As I spend the day setting up my new aquarium, I cannot help but ponder Lulu Miller's book 'Why Fish Don't Exist'. Am I delusional for thinking that what I have in my aquarium isn't really there? No. Her argument is not that 'fish' aren't real. Her argument is that the category 'fish' does not exist due to the massive diversity of biological features amongst fish. For instance, what we classify as a fish is a vertebrate that lives in water its entire life. Most fish have scales, fins and use gills to absorb oxygen from the water around them. However, not all aquatic species that appear intuitively to be fish are fish. For instance, whales, dolphins and porpoises are mammals.
While the science tells us one thing, our intuition tells us another. Our intuition tells us fish are fish. That when you see a fish you know it is a fish and that is all there is to it. One could justifiably argue from intuition that to dismiss fish as a category is simply pedanticism which does nothing to assist us in ordering or understanding our relations to 'fish'. For instance, imagine working as a fisherman and trying to explain what you just caught. Someone asks you 'what have you been doing all day' and you respond 'catching object 1, 2 and 3. What sort of response do you think you would get from the person asking? They haven't been given anything descriptive. Just a label that could be applied to anything. Talk about frustrating! Not surprisingly, the general population has not absorbed the fact that 'fish' do not exist as a category into their vocabulary.
So why does it matter? What value is there in accepting that the category fish does not exist as a scientific fact? Through her investigation of David Star Jordan, Lulu Miller discovers a history within the scientific community that sought to understand the natural order of the world and who set about classifying and naming all its components (creatures, minerals etc) and placing them into a hierarchical order. One of the great failures of this system was that it ultimately put humans at the top and overlooked many of the evolutionary relationships between different species.
Lulu Miller points out that when Charles Darwin wrote the origin of species he challenged this hierarchical thinking. He demonstrated a way to order the world according to the evolutionary relationships between different species. However, while this approach led to the realization that 'fish' as a self-contained category of species do not exist, it was not without its own issues. Mostly, the issues were political.
The taxonomic hierarchy which put humans at the top would see all the creatures below as a moral lesson for humanity as to what could happen to them should they follow their baser instincts. When Darwin's theories started to take hold the moral order of nature was thrown out and replaced with chaos and evolution of species based on the survival of the fittest. This change in thinking came about while David Starr Jordan was busy classifying the various species of fish in the sea. He willingly abandoned his prior teaching in the natural moral order of nature and adopted the Darwinian approach. However, in doing so he never quite made it to the realization that fish do not exist in such a system.
Instead, after classifying a 5th of all the 'fish' we know of today, David Starr Jordan took his classification skills and applied them to the human species.
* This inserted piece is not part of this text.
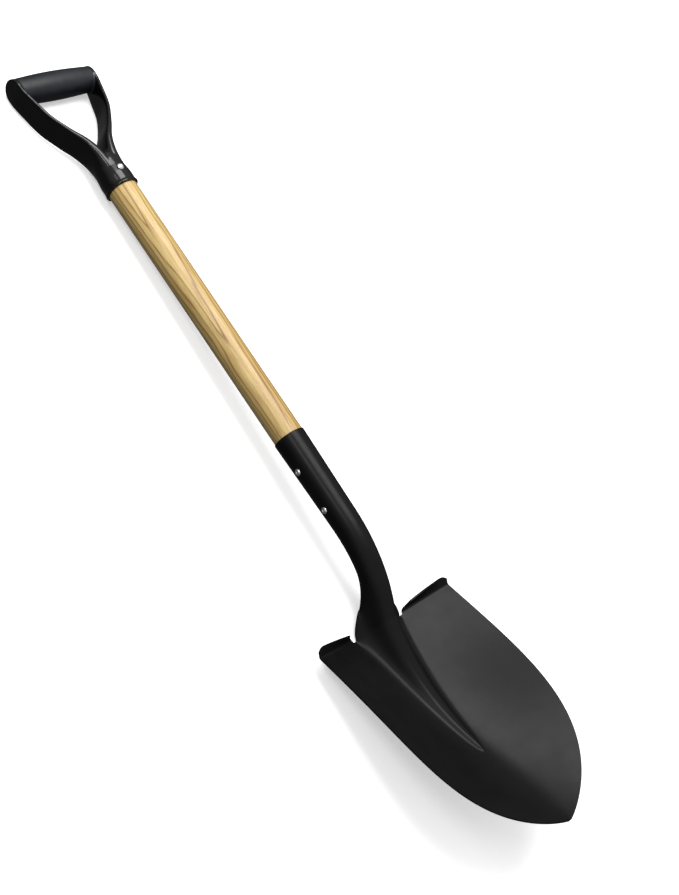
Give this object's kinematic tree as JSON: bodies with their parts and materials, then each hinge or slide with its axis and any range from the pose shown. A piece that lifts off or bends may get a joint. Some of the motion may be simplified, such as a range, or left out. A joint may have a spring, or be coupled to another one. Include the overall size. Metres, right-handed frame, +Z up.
{
  "type": "round point shovel",
  "caption": "Round point shovel with a dished steel blade, turned foot steps, rolled socket, straight wooden shaft and a moulded D grip.",
  "frame": {"origin": "middle of the bounding box on the surface the shovel lies on", "axes": "+Z up, the shovel lying on its back with the blade's hollow upwards; +Y from the blade's point to the grip; +X across the width"},
  "size_m": [0.2186, 1.0392, 0.1037],
  "materials": {
    "powder_coated_steel": "satin black powder coat",
    "lacquered_wood": "clear lacquer over pale straight-grained hardwood",
    "black_plastic": "glossy moulded black, finely textured on the crossbar",
    "zinc_steel": "bright zinc-plated steel"
  },
  "bodies": {
    "root": {"blade_and_socket": "powder_coated_steel", "shaft": "lacquered_wood", "d_grip": "black_plastic", "socket_rivet_upper": "zinc_steel", "socket_rivet_lower": "zinc_steel", "grip_rivet": "zinc_steel"}
  },
  "joints": []
}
Declaring some to be 'unfit' for the production of progeny. He campaigned for a eugenics program that would sterilize those deemed to be 'unfit' for human society. His ideas gained much support. People feared that society would degenerate into imbeciles if sterilization of the 'unfit' did not take place. However, such thinking fails to take into account that survival of the fittest also requires genetic diversity.
How does this relate to fish not existing? The classification of 'unfit' likewise does not exist as a scientific fact. By playing god, eugenics thwarts the evolutionary process by limiting the gene pool and therefore the ability for species to survive in the countless environmental situations they find themselves in. What the fish reminds us of is the value of diversity and the individual. That each individual, regardless of their characteristics, matters. That you and me and them or they matter. That we are not 'unfit' to breed. That we have a right to life.
In this sense, the fish is a symbol of rebellion against those who would tell you that you are not worth anything. That you are insignificant. That you don't matter! What Lulu Miller uncovered, was that within the relationships between those that survived incarceration and forced sterilization for being deemed 'unfit', was love, joy, and life. These categorically 'unfit' people were having significant relationships with one another. Brightening each others day as they came to terms with the fact that their dreams of having children of their own had been forcibly taken away by those who thought they knew better. The fish reminds us to be humble. That not everything fits neatly into our systems of classification and that hierarchical thinking is doomed to turn against us. In short, you matter!